Last week, to get his way and keep the game alive, Mr Grieve had to play clever. He dared not force a vote on his amendment in the Commons, seeing it was safer to wring some vague concession from the prime minister with last-minute threats of rebellion. He could then cry treachery when the promised concession was turned into the words of a Lords amendment. Given his visit to the commission, how he had ambushed the prime minister at the last minute and how his and Lord Hailsham’s amendment is designed to get the worst deal for Britain, the cry of treachery is a bit rich.
But it is, as Hugh Bennett of Brexit Central pointed out, revealing because Theresa May’s amendment “is already an uncomfortably large concession from the government. It gives the rebels everything they have asked for except the ability to block Brexit altogether. There are no honest grounds for opposing it unless that is your true motivation.” It is disingenuous and discreditable of Mr Grieve and Lord Hailsham to keep pretending against all evidence that they are only trying to improve the government’s negotiating position.

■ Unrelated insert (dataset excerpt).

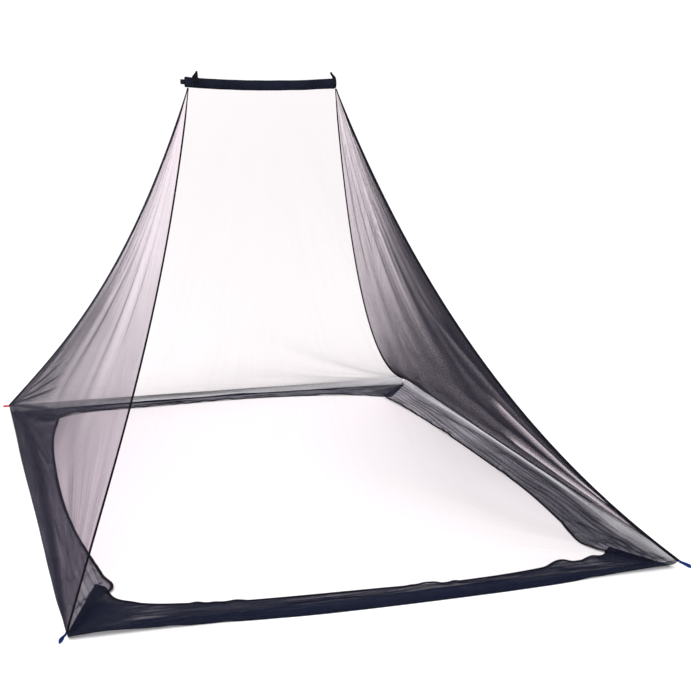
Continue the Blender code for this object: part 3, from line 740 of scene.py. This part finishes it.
# The front and back strips' ends reach under the side strips by UNDERLAP, and lie flat as far in
# as they are COVERED. The side strips stay raised past that by LAP_SPARE, and sink over LAP_SLOPE.
UNDERLAP, COVERED = 0.022, 0.155
LAP_SPARE, LAP_SLOPE = 0.08, 0.06
RIPPLE_WIDE, RIPPLE_TALL = 0.021, 0.0034
FLUTTER = {"front": 0.012, "right": 0.006, "back": 0.006, "left": 0.003}
# How dense each strip looks at its first end and at its last.
SKIRT_LAYERS = {"front": (26, 23), "right": (15, 7), "back": (13, 16), "left": (12, 11)}
SKIRT_LINES = {"front": 0.8, "right": 0.3, "back": 0.5, "left": 0.25}  # how strong its lines are
# Bands along each strip: where from the seam to the inner edge, how wide, how much denser.
SKIRT_BANDS = in_units(
    {
        "front": ((10, 16, 0.9), (42, 5, 0.8), (62, 3.5, 0.6),),
        "right": ((2, 3, 0.8), (20, 11, -0.6), (36, 2, 0.5), (70, 3, 0.3),),
        "back": ((10, 14, 0.6), (50, 5, 0.5),),
        "left": ((5, 8, 0.3),),
    },
    (100, 100, 1),
)
# Creases and pockets near the pegs: x and y of both ends, the half width there, how much denser.
SKIRT_CREASES = in_units(
    {
        "front": (
            (-868, -1185, -785, -1035, 4, 24, 2.4), (-860, -1190, -520, -1150, 4, 8, 1.2),
            (875, -1185, 800, -1075, 8, 26, 2.2), (870, -1190, 560, -1150, 4, 8, 1.2),
        ),
        "right": (
            (882, -1190, 815, -1020, 6, 8, 0.8), (757, -975, 820, -1010, 4, 4, 1.2),
            (885, -1180, 800, -780, 4, 6, 0.7),
        ),
        "back": ((-880, 1230, -700, 1120, 6, 30, 0.8),),
        "left": (
            (-846, 1200, -846, 330, 10, 14, 2), (-846, 330, -874, -630, 14, 10, 2),
            (-874, -630, -896, -1150, 10, 6, 2), (-885, 1230, -829, 748, 4, 8, 0.9),
            (-885, 1230, -802, 422, 4, 6, 0.7), (-885, 1230, -760, 1030, 4, 12, 0.6),
            (-761, -863, -850, -1040, 3, 5, 1.2), (-885, -1190, -790, -960, 4, 10, 0.7),
        ),
    },
    (1000, 1000, 1000, 1000, 1000, 1000, 1),
)
NET_THICKNESS, SKIRT_CUT = 0.0012, 0.18  # the strips are cut this wide
SKIRT_EDGE = in_units(  # share of the hem's length, and the reach into the net
    {
        "front": (
            (78, 385), (80, 320), (87, 264), (104, 228), (140, 190), (198, 163), (288, 136),
            (508, 112), (631, 100), (786, 126), (829, 170), (850, 147), (909, 168), (922, 188),
            (930, 230),
        ),
        "right": (
            (75, 140), (92, 160), (113, 175), (154, 166), (205, 145), (336, 118), (484, 114),
            (650, 120), (800, 138), (912, 170),
        ),
        "back": ((85, 225), (180, 140), (340, 85), (480, 74), (660, 92), (839, 112), (920, 215),),
        "left": (
            (80, 188), (172, 148), (260, 125), (376, 109), (512, 100), (632, 105), (748, 127),
            (800, 141), (834, 149), (852, 161), (868, 157), (876, 146),
        ),
    },
    (1000, 1000),
)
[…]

The negotiating stance of Mr Barnier has all along been intended to discourage others from leaving the EU rather than to find an outcome that benefits ordinary people, even in France, let alone Britain. Hence his demand for a generous exit payment from Britain before agreeing to anything else, his playing with fire over Ireland and his taking a self-defeating and probably illegal position over the Galileo satellite project just to spite us. Even Hilary Benn MP called the commission’s Galileo stance counterproductive and “frankly, insulting”.
But there is method in its madness. Why, in hundreds of hours of debate in the Lords have I yet to hear a Remainer criticise Mr Barnier for these knavish tricks? Because they see his purpose is to get us such a bad deal that we change our minds, and they share that goal.